> [Data lines]:
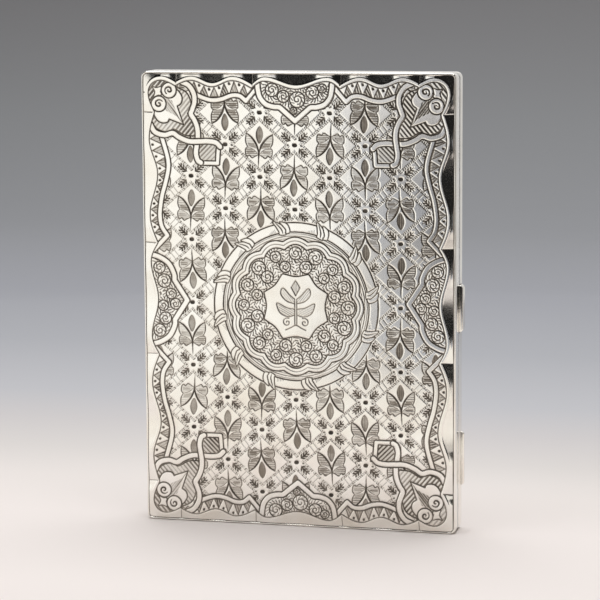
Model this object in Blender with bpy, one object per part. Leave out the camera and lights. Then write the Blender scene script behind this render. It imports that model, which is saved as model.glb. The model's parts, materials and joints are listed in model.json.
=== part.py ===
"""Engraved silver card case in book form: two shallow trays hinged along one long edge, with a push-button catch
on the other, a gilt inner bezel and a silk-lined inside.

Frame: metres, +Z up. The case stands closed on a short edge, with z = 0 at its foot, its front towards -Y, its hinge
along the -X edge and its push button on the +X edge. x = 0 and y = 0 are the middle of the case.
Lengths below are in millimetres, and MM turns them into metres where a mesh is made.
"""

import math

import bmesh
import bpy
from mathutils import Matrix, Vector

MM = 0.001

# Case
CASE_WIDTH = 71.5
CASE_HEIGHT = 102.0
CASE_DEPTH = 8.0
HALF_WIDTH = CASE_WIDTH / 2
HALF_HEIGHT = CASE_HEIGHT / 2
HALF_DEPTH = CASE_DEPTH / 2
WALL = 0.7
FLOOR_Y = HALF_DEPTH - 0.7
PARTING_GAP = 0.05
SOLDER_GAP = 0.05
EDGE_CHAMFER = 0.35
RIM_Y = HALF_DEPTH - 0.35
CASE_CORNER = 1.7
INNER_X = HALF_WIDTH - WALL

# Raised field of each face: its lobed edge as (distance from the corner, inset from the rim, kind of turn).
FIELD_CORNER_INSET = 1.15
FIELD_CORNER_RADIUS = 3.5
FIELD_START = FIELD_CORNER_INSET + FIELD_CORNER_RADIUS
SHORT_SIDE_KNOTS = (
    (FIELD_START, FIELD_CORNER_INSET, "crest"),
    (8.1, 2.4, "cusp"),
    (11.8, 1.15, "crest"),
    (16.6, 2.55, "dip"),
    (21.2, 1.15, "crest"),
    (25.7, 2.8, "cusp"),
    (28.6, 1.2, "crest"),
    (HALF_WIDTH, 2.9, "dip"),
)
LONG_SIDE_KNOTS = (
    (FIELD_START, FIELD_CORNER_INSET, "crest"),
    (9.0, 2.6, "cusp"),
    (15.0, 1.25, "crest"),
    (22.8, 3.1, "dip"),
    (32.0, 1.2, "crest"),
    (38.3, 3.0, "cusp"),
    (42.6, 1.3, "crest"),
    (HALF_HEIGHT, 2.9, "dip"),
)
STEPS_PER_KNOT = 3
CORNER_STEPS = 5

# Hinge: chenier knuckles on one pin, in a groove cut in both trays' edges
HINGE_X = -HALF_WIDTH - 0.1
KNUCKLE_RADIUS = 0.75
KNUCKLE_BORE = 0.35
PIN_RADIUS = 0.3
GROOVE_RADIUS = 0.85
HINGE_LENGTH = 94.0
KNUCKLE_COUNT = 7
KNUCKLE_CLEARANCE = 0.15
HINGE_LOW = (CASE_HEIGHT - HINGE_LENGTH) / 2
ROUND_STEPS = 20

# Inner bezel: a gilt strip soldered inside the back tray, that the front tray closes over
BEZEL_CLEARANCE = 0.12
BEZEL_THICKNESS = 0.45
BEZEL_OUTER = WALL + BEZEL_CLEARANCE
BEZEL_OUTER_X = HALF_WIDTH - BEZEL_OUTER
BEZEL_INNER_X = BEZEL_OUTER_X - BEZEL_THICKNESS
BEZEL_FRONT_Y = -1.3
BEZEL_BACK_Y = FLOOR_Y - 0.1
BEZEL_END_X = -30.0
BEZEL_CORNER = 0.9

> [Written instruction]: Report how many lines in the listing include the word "that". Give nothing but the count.

> [Written response]: 2